We've also been confirmed in our belief that when policy-makers learn that their attempts to influence behavior by taxation and regulation fails, or when they find these meaures to be too invasive, they have for a long time turned to the advertisement and marketing industry - perhaps because it seems to be the most fun alternative. 


Measuring success
Yet, how is success usually measured in these branches? Well, the success of a new tax often seems to be measured by the tax collected, talk and teaching by the number of people who listens, and advertisements by the number of people who remembers to have seen the half-naked celebrety. 


The most recent plague in this business seems to the success meassured by the number of people signing up to a facebook group, or the number of people that have clicked a video on youtube - after all, numbers are objective, right?


However, notice that none of these approaches actually measures behaviour change! 


Self-fulfilling prophecies
When the rare occassion do happen and impact is actually measured on behavior or parameters closely associated with this, the tools of the trade are often given a biased evaluation. When these tools are seen to work (even the slightest), it is usually taken to confirm that we are using the right tools, but when they don't, it is just taken to confirm that we have not applied them with enough force. In sum: raise the taxes, harsher punishment, more information, more education, and more... well, half-naked celebreties.


Depending on one's point of view, this may be seen as (1) a reaction to sunk costs based on loss-aversion, (2) a reaction to the cognitive dissonance arising from being wrong, while at the same time believing oneself to be flawless, or (3) confirmation bias.


However, the most interesting reaction are the rare occasion where the tools of the trade are recognized to fail. In these cases, the people responsible for the behavior targeted are blamed.  Had they just been super-rational economic beings - as we all would like to be - they would have reacted in the way intended and according to their own interests. They're to blame! Not us!


Nudge
Readers of this blog will know that Nudge offers a different set of tools aimed at influencing the same behavior as usually targeted by the tools of the trade. However, it is important that we remember not to make the same mistake as the more "experienced players" in the game of behavioral change. 

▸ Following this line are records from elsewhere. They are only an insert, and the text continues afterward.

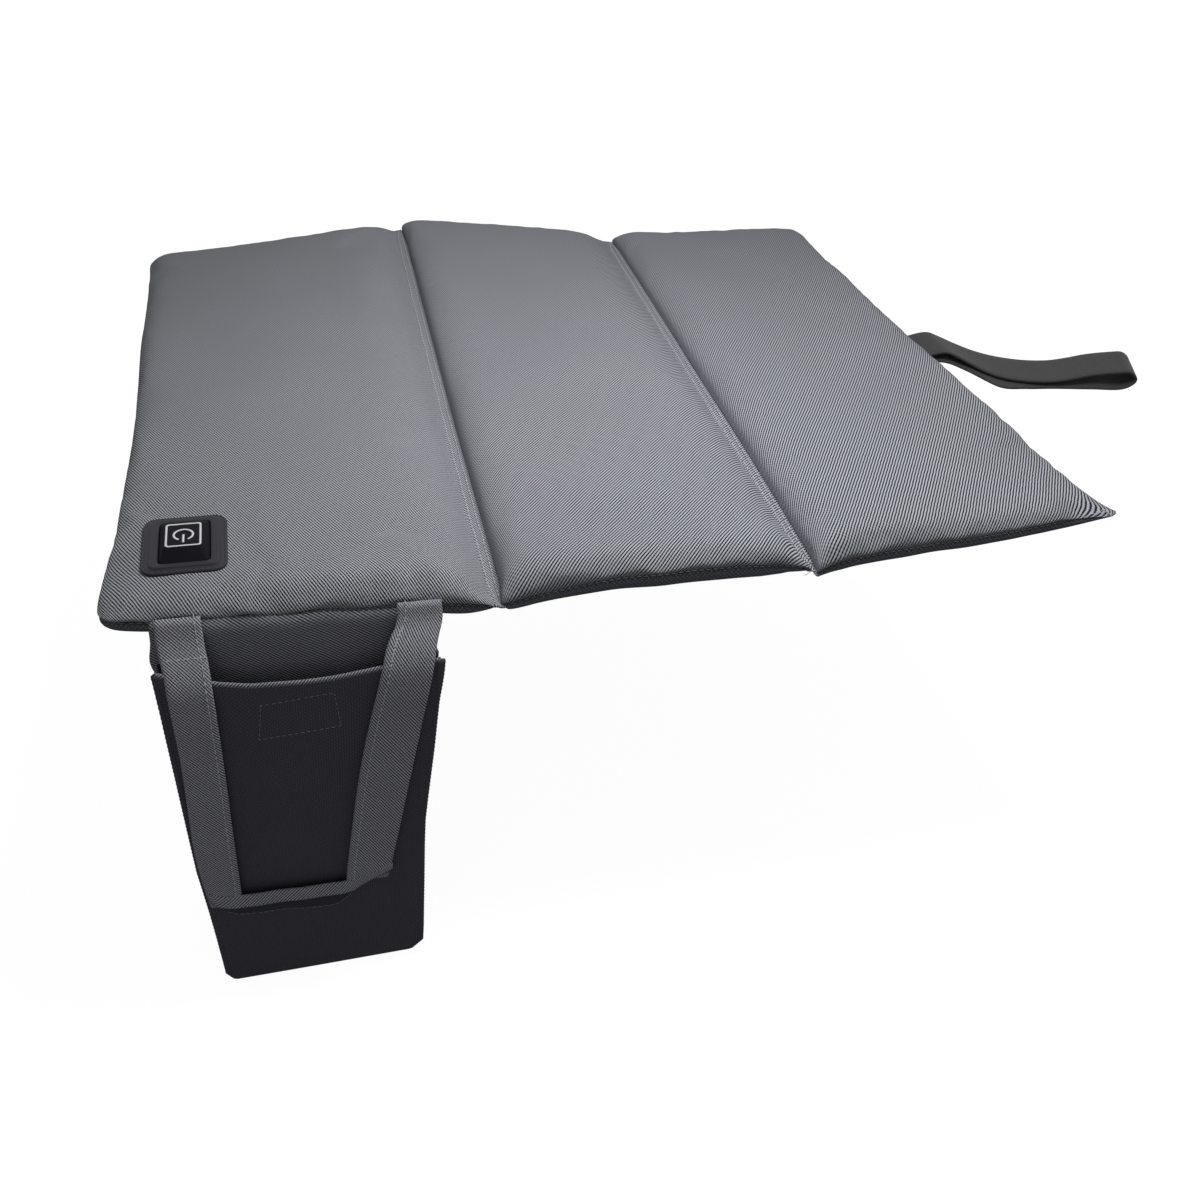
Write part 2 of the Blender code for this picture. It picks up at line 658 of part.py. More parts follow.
def add_leads(carrier, wire_start):
    """The lead from the front seam to the tray, and the one from the tray to the heating wire."""
    front_wall, back_wall = SWITCH_Y - TRAY_DEPTH / 2, SWITCH_Y + TRAY_DEPTH / 2
    seam_y = FRONT_Y + LEAD_SEAM_INSET
    points = [(SWITCH_X, front_wall - CLEAR, SWITCH_LEAD_HEIGHT)]
    for step in range(LEAD_STEPS + 1):
        share = step / LEAD_STEPS
        y = seam_y + LEAD_BEND * (1 - share)
        z = SEAM_HEIGHT + (SWITCH_LEAD_HEIGHT - SEAM_HEIGHT) * math.cos(math.pi / 2 * share)
        points.append((SWITCH_X, y, z))
    tube("switch_lead", points, SWITCH_LEAD_RADIUS, "lead_jacket", carrier)

    start = Vector((SWITCH_X, back_wall + CLEAR, HEATER_LEAD_HEIGHT))
    end = Vector(wire_start) - Vector((0, WIRE_RADIUS + CLEAR, 0))
    points = []
    for step in range(LEAD_STEPS + 1):
        share = step / LEAD_STEPS
        x, y = start.x + (end.x - start.x) * eased(share), start.y + (end.y - start.y) * share
        points.append((x, y, HEATER_LEAD_HEIGHT))
    tube("heater_lead", points, HEATER_LEAD_RADIUS, "lead_jacket", carrier)


# Battery pouch


def pouch_half_width(z):
    """Half the pouch's width: even down to the mouth, then tapering to the foot."""
    share = max((MOUTH_HEIGHT - z) / (MOUTH_HEIGHT - POUCH_FOOT), 0)
    return (POUCH_WIDTH + (POUCH_FOOT_WIDTH - POUCH_WIDTH) * share) / 2


def pocket_depth(z):
    """The pocket's depth at a height, from its mouth to its foot."""
    share = (MOUTH_HEIGHT - z) / (MOUTH_HEIGHT - POUCH_FOOT)
    return MOUTH_DEPTH + (FOOT_DEPTH - MOUTH_DEPTH) * share


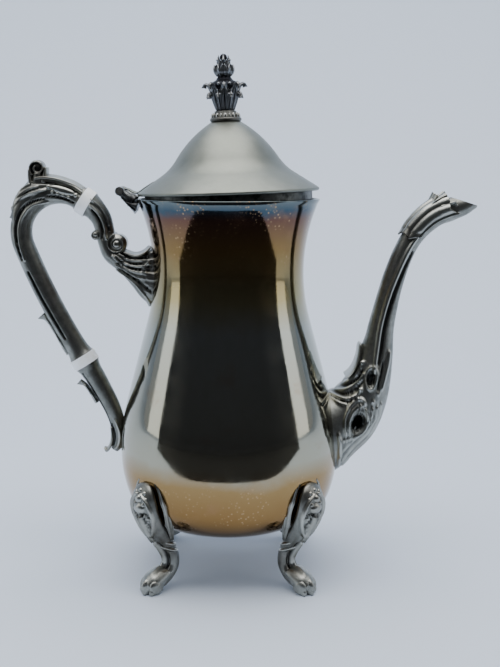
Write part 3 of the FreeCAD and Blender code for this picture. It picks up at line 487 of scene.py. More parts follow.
def vessel_plate():
    """Bright plate, tarnished amber round the neck and the base, blue and violet under the rim."""
    material, tree, shader, place = new_material("vessel_plate", 1.0)
    height = add(tree, "ShaderNodeSeparateXYZ", Vector=place).outputs[2]
    drift = noise(tree, place, 22.0, 4.0, 0.6)
    level = maths(tree, "DIVIDE", maths(tree, "SUBTRACT", height, BOTTOM_HEIGHT * MM),
                  (RIM_HEIGHT - BOTTOM_HEIGHT) * MM)
    waver = maths(tree, "MULTIPLY", maths(tree, "SUBTRACT", drift, 0.5), 0.16)
    level = maths(tree, "ADD", level, waver)
    colour = ramp(tree, level, [
        (0.00, (0.15, 0.085, 0.035)),
        (0.10, (0.26, 0.15, 0.055)),
        (0.19, (0.31, 0.20, 0.085)),
        (0.25, (0.37, 0.35, 0.27)),
        (0.62, (0.37, 0.38, 0.34)),
        (0.72, (0.34, 0.29, 0.15)),
        (0.86, (0.23, 0.145, 0.055)),
        (0.945, (0.13, 0.068, 0.05)),
        (0.972, (0.045, 0.078, 0.105)),
        (1.00, (0.14, 0.165, 0.165)),
    ])
    cloud = noise(tree, place, 75.0, 5.0, 0.65)
    colour = mixed(tree, ranged(tree, cloud, 0.55, 0.8, 0.0, 0.35), colour, (0.32, 0.18, 0.10, 1))
    spots = use(tree, SPECKLES, Place=place, Scale=520.0, Size=0.36)["Spots"]
    low = ranged(tree, height, 76 * MM, 58 * MM)
    high = ranged(tree, height, 150 * MM, 178 * MM)
    shown = maths(tree, "MULTIPLY", spots, maths(tree, "MAXIMUM", low, high))
    colour = mixed(tree, shown, colour, (0.46, 0.31, 0.17, 1))
    tree.links.new(colour, shader.inputs["Base Color"])
    marks = use(tree, SCRATCHES, Place=place, Fine=0.25, Broad=1.0)
    rough = ranged(tree, cloud, 0.35, 0.75, 0.055, 0.13)
    rough = maths(tree, "ADD", rough, maths(tree, "MULTIPLY", shown, 0.15))
    tree.links.new(rough, shader.inputs["Roughness"])
    bumped(tree, shader, marks["Height"], 0.12, 0.0006)
    return material


def lid_satin():
    """Satin plate, greyed and evenly worn."""
    material, tree, shader, place = new_material("lid_satin", 1.0)
    patches = noise(tree, place, 60.0, 5.0, 0.6)
    fine = noise(tree, place, 2600.0, 2.0, 0.7)
    colour = mixed(tree, ranged(tree, patches, 0.3, 0.7), (0.205, 0.216, 0.190, 1),
                   (0.262, 0.273, 0.243, 1))
    colour = mixed(tree, ranged(tree, fine, 0.55, 0.8, 0.0, 0.4), colour, (0.22, 0.23, 0.21, 1))
    tree.links.new(colour, shader.inputs["Base Color"])
    tree.links.new(ranged(tree, patches, 0.3, 0.7, 0.40, 0.47), shader.inputs["Roughness"])
    marks = use(tree, SCRATCHES, Place=place, Fine=0.5, Broad=0.3)
    bumped(tree, shader, maths(tree, "ADD", marks["Height"], fine), 0.12, 0.0003)
    return material


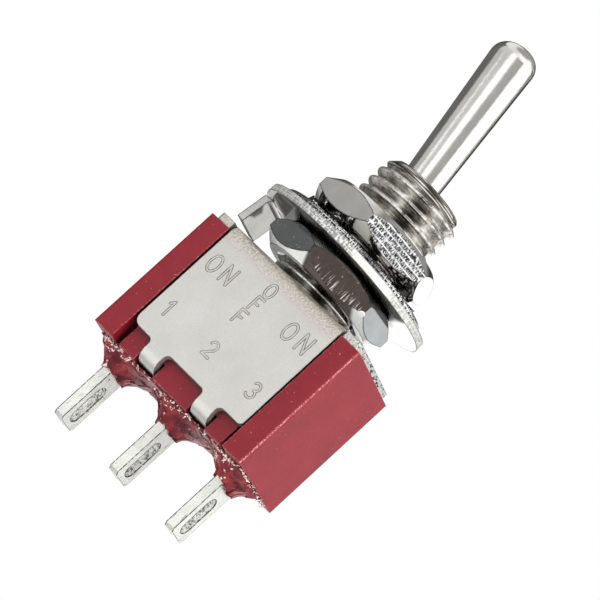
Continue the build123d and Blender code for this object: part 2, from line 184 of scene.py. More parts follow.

Thus, it is important to remember that the nudge-doctrine is not a catch-all strategy that completely wipes out the need for more traditional policy measures (a). Nor does signs of success imply with necessity that we should always be restricted to keeping within the nudge-doctrine. There might be cases where stronger interventions are needed.
Instead Nudge should be seen as an addition to the already existing toolbox.

Still, the nudge-doctrine does possess one strict advantage over other tools of the trade. It expands the perception of what is constitutive of the behavior targeted and requires a good account of this behavior.

When we fail, we're to blame - not them.